## Raw data

- - - - - - -

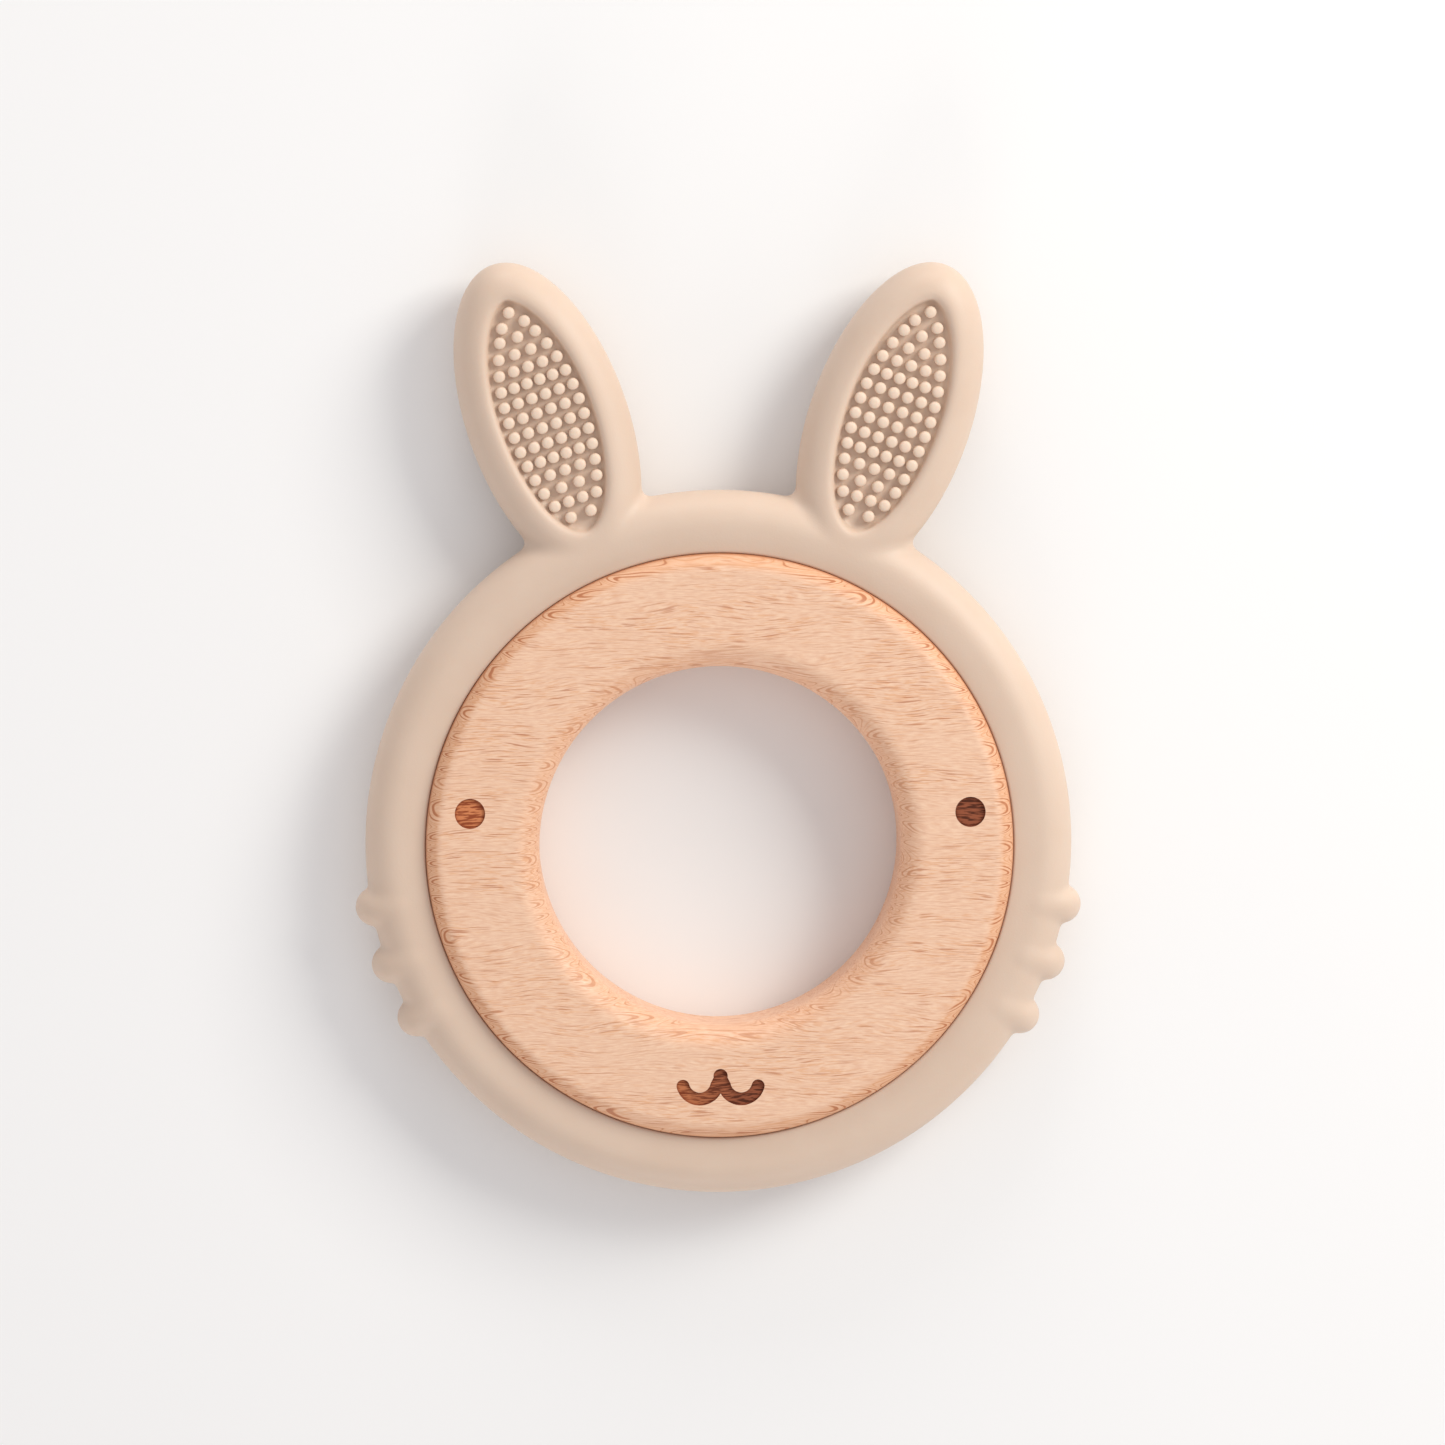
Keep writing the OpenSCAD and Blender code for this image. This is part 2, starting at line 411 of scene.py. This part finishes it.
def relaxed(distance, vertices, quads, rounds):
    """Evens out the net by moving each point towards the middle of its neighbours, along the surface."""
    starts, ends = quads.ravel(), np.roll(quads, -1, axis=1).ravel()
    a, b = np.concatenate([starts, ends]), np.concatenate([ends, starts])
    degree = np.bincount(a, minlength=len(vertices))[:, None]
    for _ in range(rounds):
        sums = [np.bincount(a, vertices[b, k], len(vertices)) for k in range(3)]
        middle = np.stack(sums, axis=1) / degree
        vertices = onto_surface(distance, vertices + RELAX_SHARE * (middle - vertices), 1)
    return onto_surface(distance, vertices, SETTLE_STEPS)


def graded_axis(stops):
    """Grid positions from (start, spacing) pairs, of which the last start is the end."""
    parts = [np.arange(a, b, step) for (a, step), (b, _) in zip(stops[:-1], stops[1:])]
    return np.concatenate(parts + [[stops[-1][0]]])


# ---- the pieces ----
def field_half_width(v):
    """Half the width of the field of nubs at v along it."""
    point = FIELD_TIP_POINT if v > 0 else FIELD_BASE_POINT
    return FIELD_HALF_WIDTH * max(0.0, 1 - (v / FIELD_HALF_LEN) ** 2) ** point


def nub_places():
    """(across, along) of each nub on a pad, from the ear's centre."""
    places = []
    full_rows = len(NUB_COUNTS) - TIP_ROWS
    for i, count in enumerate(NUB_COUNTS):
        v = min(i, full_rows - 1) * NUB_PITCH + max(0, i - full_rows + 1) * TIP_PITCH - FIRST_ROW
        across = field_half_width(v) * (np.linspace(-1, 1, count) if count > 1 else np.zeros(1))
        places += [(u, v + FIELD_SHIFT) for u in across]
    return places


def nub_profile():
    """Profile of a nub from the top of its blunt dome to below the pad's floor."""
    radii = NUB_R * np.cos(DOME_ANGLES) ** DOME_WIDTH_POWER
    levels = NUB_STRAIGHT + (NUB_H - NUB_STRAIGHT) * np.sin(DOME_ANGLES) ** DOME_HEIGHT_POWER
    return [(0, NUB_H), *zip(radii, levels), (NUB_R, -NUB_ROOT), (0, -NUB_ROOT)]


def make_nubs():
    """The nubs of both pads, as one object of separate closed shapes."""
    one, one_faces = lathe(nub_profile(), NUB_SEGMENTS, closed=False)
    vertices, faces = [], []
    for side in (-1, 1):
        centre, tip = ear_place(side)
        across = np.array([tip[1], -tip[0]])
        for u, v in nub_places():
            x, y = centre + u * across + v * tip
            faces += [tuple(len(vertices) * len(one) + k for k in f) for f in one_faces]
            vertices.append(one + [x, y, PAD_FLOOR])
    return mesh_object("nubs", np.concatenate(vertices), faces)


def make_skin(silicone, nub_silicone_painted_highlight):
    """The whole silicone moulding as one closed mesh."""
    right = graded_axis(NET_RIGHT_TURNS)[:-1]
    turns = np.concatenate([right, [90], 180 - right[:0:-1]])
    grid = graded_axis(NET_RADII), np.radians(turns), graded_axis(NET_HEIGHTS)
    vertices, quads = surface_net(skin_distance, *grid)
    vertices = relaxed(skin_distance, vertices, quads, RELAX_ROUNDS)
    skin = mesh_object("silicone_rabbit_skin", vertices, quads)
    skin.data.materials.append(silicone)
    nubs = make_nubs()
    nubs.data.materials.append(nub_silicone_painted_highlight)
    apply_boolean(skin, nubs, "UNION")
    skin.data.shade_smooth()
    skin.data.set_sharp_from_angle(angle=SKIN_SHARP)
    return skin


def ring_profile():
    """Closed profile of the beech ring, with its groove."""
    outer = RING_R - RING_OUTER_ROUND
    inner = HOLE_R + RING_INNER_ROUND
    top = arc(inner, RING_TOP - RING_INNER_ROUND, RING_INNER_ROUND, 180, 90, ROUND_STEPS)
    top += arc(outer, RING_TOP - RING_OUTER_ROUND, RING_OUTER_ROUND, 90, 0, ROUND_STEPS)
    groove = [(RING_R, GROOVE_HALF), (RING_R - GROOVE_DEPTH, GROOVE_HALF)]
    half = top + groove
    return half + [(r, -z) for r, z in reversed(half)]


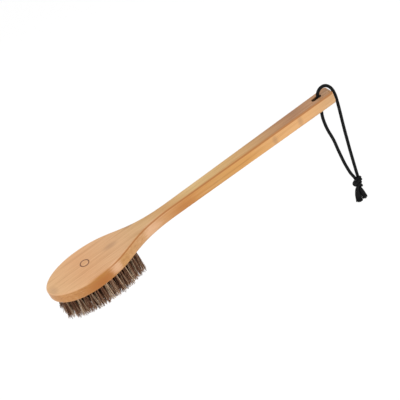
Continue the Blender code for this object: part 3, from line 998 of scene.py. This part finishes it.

- - - - - - -

## What to work on
Copy every record exactly, with nothing added or dropped.

## Result
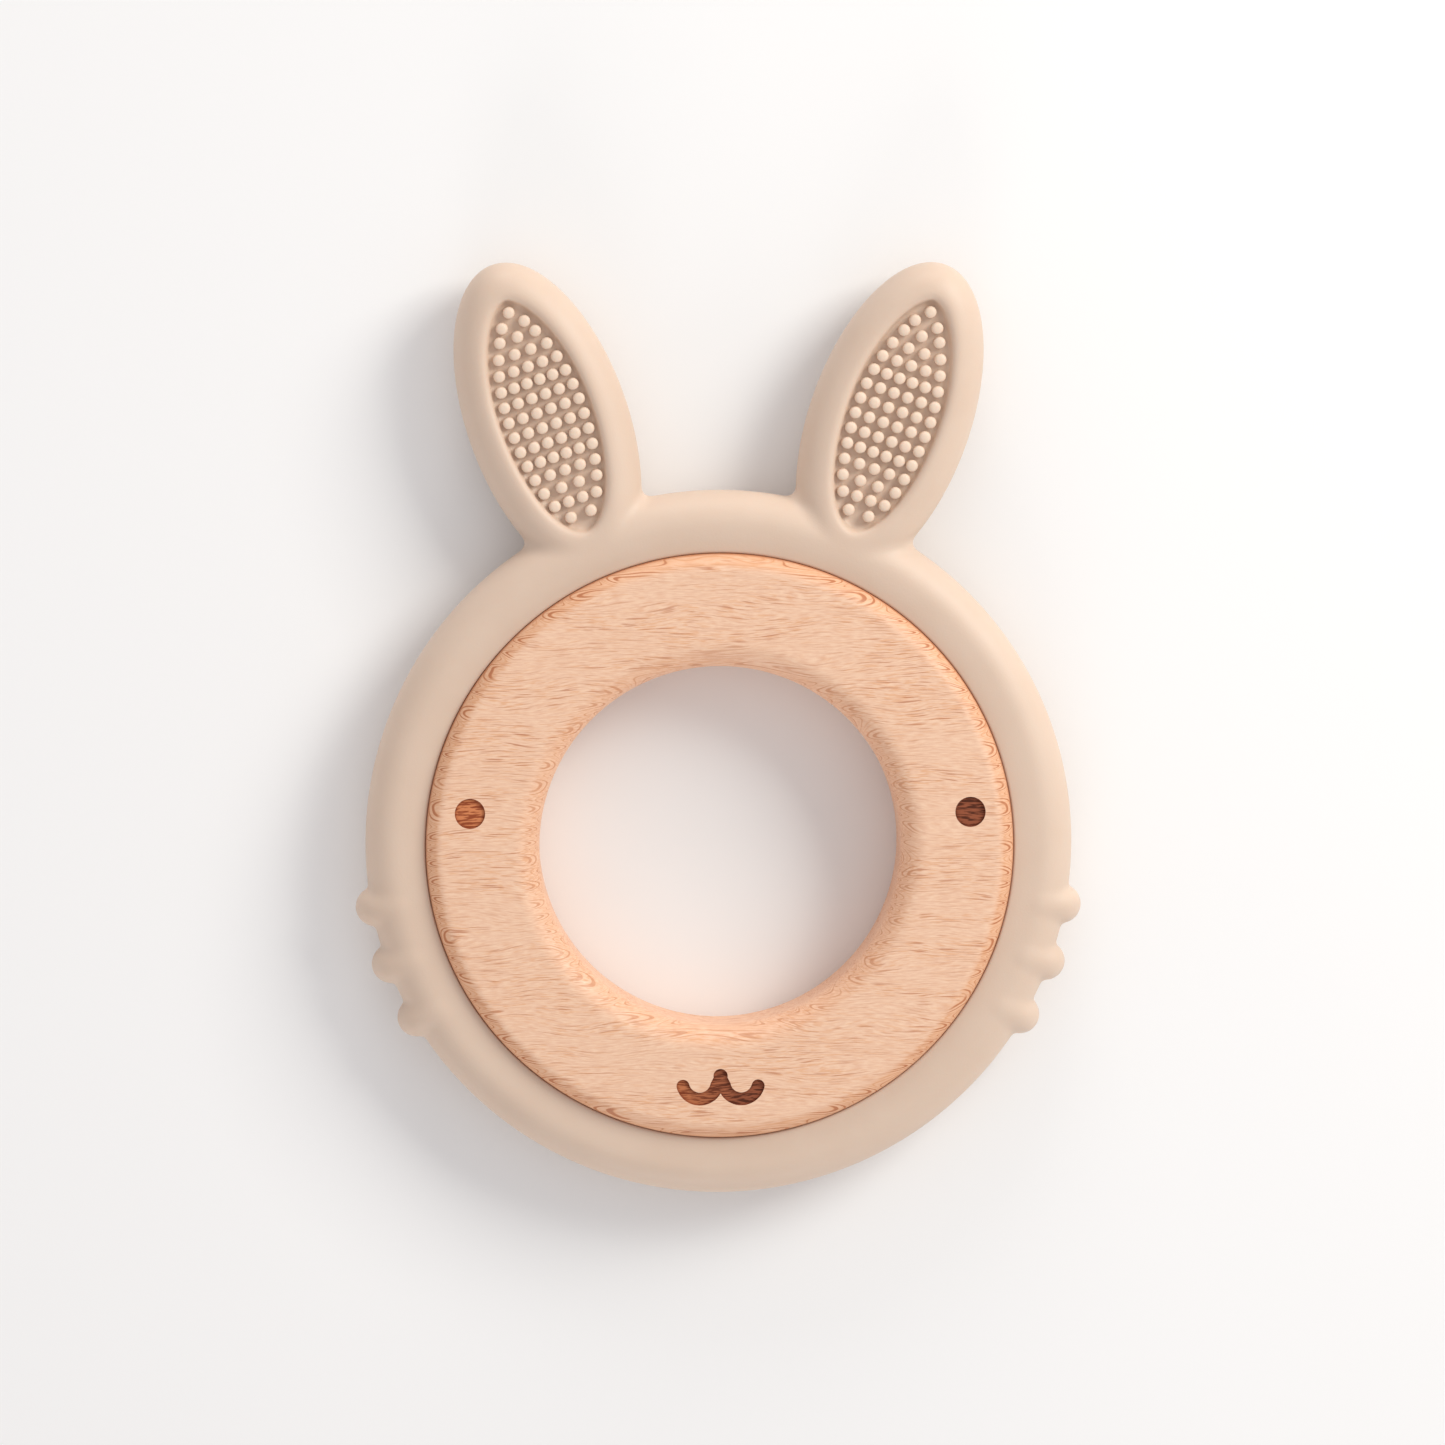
Keep writing the OpenSCAD and Blender code for this image. This is part 2, starting at line 411 of scene.py. This part finishes it.
def relaxed(distance, vertices, quads, rounds):
    """Evens out the net by moving each point towards the middle of its neighbours, along the surface."""
    starts, ends = quads.ravel(), np.roll(quads, -1, axis=1).ravel()
    a, b = np.concatenate([starts, ends]), np.concatenate([ends, starts])
    degree = np.bincount(a, minlength=len(vertices))[:, None]
    for _ in range(rounds):
        sums = [np.bincount(a, vertices[b, k], len(vertices)) for k in range(3)]
        middle = np.stack(sums, axis=1) / degree
        vertices = onto_surface(distance, vertices + RELAX_SHARE * (middle - vertices), 1)
    return onto_surface(distance, vertices, SETTLE_STEPS)


def graded_axis(stops):
    """Grid positions from (start, spacing) pairs, of which the last start is the end."""
    parts = [np.arange(a, b, step) for (a, step), (b, _) in zip(stops[:-1], stops[1:])]
    return np.concatenate(parts + [[stops[-1][0]]])


# ---- the pieces ----
def field_half_width(v):
    """Half the width of the field of nubs at v along it."""
    point = FIELD_TIP_POINT if v > 0 else FIELD_BASE_POINT
    return FIELD_HALF_WIDTH * max(0.0, 1 - (v / FIELD_HALF_LEN) ** 2) ** point


def nub_places():
    """(across, along) of each nub on a pad, from the ear's centre."""
    places = []
    full_rows = len(NUB_COUNTS) - TIP_ROWS
    for i, count in enumerate(NUB_COUNTS):
        v = min(i, full_rows - 1) * NUB_PITCH + max(0, i - full_rows + 1) * TIP_PITCH - FIRST_ROW
        across = field_half_width(v) * (np.linspace(-1, 1, count) if count > 1 else np.zeros(1))
        places += [(u, v + FIELD_SHIFT) for u in across]
    return places


def nub_profile():
    """Profile of a nub from the top of its blunt dome to below the pad's floor."""
    radii = NUB_R * np.cos(DOME_ANGLES) ** DOME_WIDTH_POWER
    levels = NUB_STRAIGHT + (NUB_H - NUB_STRAIGHT) * np.sin(DOME_ANGLES) ** DOME_HEIGHT_POWER
    return [(0, NUB_H), *zip(radii, levels), (NUB_R, -NUB_ROOT), (0, -NUB_ROOT)]


def make_nubs():
    """The nubs of both pads, as one object of separate closed shapes."""
    one, one_faces = lathe(nub_profile(), NUB_SEGMENTS, closed=False)
    vertices, faces = [], []
    for side in (-1, 1):
        centre, tip = ear_place(side)
        across = np.array([tip[1], -tip[0]])
        for u, v in nub_places():
            x, y = centre + u * across + v * tip
            faces += [tuple(len(vertices) * len(one) + k for k in f) for f in one_faces]
            vertices.append(one + [x, y, PAD_FLOOR])
    return mesh_object("nubs", np.concatenate(vertices), faces)


def make_skin(silicone, nub_silicone_painted_highlight):
    """The whole silicone moulding as one closed mesh."""
    right = graded_axis(NET_RIGHT_TURNS)[:-1]
    turns = np.concatenate([right, [90], 180 - right[:0:-1]])
    grid = graded_axis(NET_RADII), np.radians(turns), graded_axis(NET_HEIGHTS)
    vertices, quads = surface_net(skin_distance, *grid)
    vertices = relaxed(skin_distance, vertices, quads, RELAX_ROUNDS)
    skin = mesh_object("silicone_rabbit_skin", vertices, quads)
    skin.data.materials.append(silicone)
    nubs = make_nubs()
    nubs.data.materials.append(nub_silicone_painted_highlight)
    apply_boolean(skin, nubs, "UNION")
    skin.data.shade_smooth()
    skin.data.set_sharp_from_angle(angle=SKIN_SHARP)
    return skin


def ring_profile():
    """Closed profile of the beech ring, with its groove."""
    outer = RING_R - RING_OUTER_ROUND
    inner = HOLE_R + RING_INNER_ROUND
    top = arc(inner, RING_TOP - RING_INNER_ROUND, RING_INNER_ROUND, 180, 90, ROUND_STEPS)
    top += arc(outer, RING_TOP - RING_OUTER_ROUND, RING_OUTER_ROUND, 90, 0, ROUND_STEPS)
    groove = [(RING_R, GROOVE_HALF), (RING_R - GROOVE_DEPTH, GROOVE_HALF)]
    half = top + groove
    return half + [(r, -z) for r, z in reversed(half)]


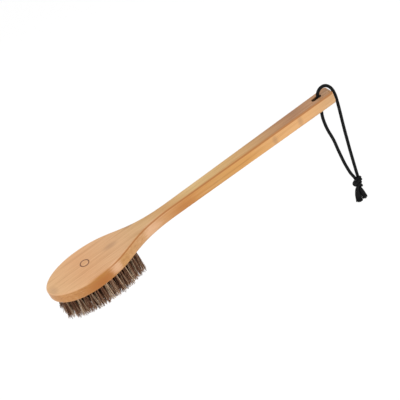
Continue the Blender code for this object: part 3, from line 998 of scene.py. This part finishes it.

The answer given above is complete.